Beginning at Maspeth Federal Savings Bank, they stopped by Fame Diner, Da-Bar Shoes and finished at Rosa’s Pizza. Along the way, they discussed the challenges small business owners face and how the government can provide helpful services.
Crowley also organized a roundtable with local business leaders to meet with Hochul.
“We certainly have the small-town feel here so close to the city,” Crowley said.
Hochul told the story of helping her mother start a small business in her hometown of Buffalo. A lawyer by trade, Hochul returned from Washington, D.C. and helped set up her mother’s flower shop.
“I have such an affinity for small business owners because I was the one who had to go figure out the workman’s comp and insurance,” Hochul said. “I really learned firsthand the stress of being a small-town business owner, what happens when the neighbors around you are not doing well. There’s a psychological shift downward and you don’t have consumer confidence.”
In Buffalo at the time, the steel plant, for which her father and grandfather worked, closed down, dealing a “crushing blow” to the community. Thousands of people left, she said.
But Hochul also saw Buffalo’s “incredible comeback,” which she attributed in part to Governor Andrew Cuomo’s investments and pro-business policies. She senses a similar energy in Queens.
“There’s a sense this is a stable place amidst a lot of upheaval, gentrification and changes,” she said. “That’s built on the incredible strength and character of this community.
“You’re fighting to keep it the way it is,” she added. “You do not want to lose that sense of place you have here.”
One way to help local small businesses may be in the works. Crowley announced at the roundtable that she secured a grant for the Queens Chamber of Commerce to work with the Maspeth Chamber of Commerce to explore the option of possibly bringing a BID to Grand Avenue.
Grech said he jumped at the chance to help start the business improvement district (BID) and revitalize the neighborhood. There are currently 73 BIDs throughout the city.
“We’d love to have this become the 74th,” Grech said.
David Daraio, COO of Maspeth Federal Savings and president of the Maspeth Chamber, said the BID would help keep the neighborhood “where it needs to be.”
“Grand Avenue is such a rich area with a lot of long-term businesses,” he said. “We want to make sure we can provide the holiday lights, sanitation services and things like that for the long term.”
The difference between a chamber and a BID, Daraio noted, is that a chamber is more of an advisory committee. It’s run by businesses and funded through donations, which he said they’ve struggled with recently.
A BID, on the other hand, is run by property owners on the commercial strip. Through their taxes, each business puts in money relative to its size to fund services such as sanitation and other programs.

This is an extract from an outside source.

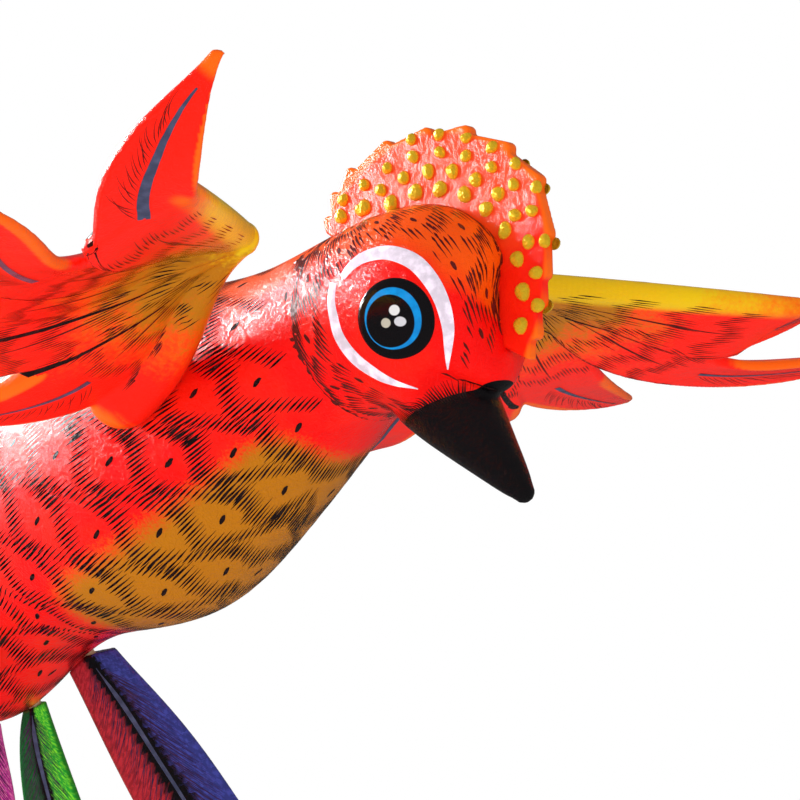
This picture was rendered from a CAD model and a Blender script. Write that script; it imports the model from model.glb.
"""Looks of a carved and painted wooden bird: hand-painted lacquered wood, gold drops, painted eyes.

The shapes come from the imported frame. Paint places are in millimetres in the bird's own frame, whose
origin is the middle of the head, +X forward, +Y its left and +Z up.
"""

import bpy
import numpy as np
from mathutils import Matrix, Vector
from mathutils.bvhtree import BVHTree


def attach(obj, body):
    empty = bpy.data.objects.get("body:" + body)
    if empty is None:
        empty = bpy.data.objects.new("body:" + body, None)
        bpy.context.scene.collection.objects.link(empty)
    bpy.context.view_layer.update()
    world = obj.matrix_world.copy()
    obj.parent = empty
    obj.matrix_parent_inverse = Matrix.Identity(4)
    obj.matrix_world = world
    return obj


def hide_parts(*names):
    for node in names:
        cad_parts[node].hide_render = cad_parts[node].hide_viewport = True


MM = 0.001
HEAD = np.array([60.3, 0.0, 184.0])      # the middle of the head, in the row's frame, in millimetres

RNG = np.random.default_rng(7)

# Camera
CAMERA_AZIMUTH = 40.0
CAMERA_ELEVATION = -5.0
CAMERA_DISTANCE = 500.0
CAMERA_SHIFT_RIGHT = -6.6
CAMERA_SHIFT_UP = -19.8
CAMERA_LENS = 102.27

STUDIO_FILL = 0.74           # light from all round, as a share of the white backdrop
STUDIO_GLARE = 0.09          # what the varnish mirrors of it
FLOOR_RADIUS = 0.8           # metres

# Colours, linear
RED = (0.88, 0.002, 0.001)
BRIGHT_RED = (0.95, 0.010, 0.002)
ORANGE = (0.92, 0.085, 0.001)
RIM_ORANGE = (0.95, 0.12, 0.002)
EDGE_ORANGE = (0.92, 0.14, 0.002)
CREST_ORANGE = (0.92, 0.06, 0.006)
CREST_RIM = (0.92, 0.13, 0.004)
OCHRE = (0.47, 0.16, 0.002)
YELLOW = (0.80, 0.52, 0.004)
BLACK = (0.004, 0.003, 0.004)
BRUSH_BLACK = (0.010, 0.003, 0.003)
BROWN_BLACK = (0.075, 0.006, 0.004)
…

When they form a BID, Daraio said the chamber, which has been around since 1953, will still function.
“The chamber will continue to operate as an advisory committee because we do know the neighborhood, the issues in the neighborhood and we’ve been there a long time,” he said.
Daraio added that a lot of small business owners on Grand Avenue have asked to form a BID, which he called the “right next move.” It gives business owners a constant stream of funding to provide the necessary services, he said.
Though Crowley, Daraio and Grech have had conversations about forming the BID before, Daraio said they just formed a steering committee two months ago.
“We’re hoping that in about a year and a half, we can get this up and running,” Daraio said. “We’re excited about it.”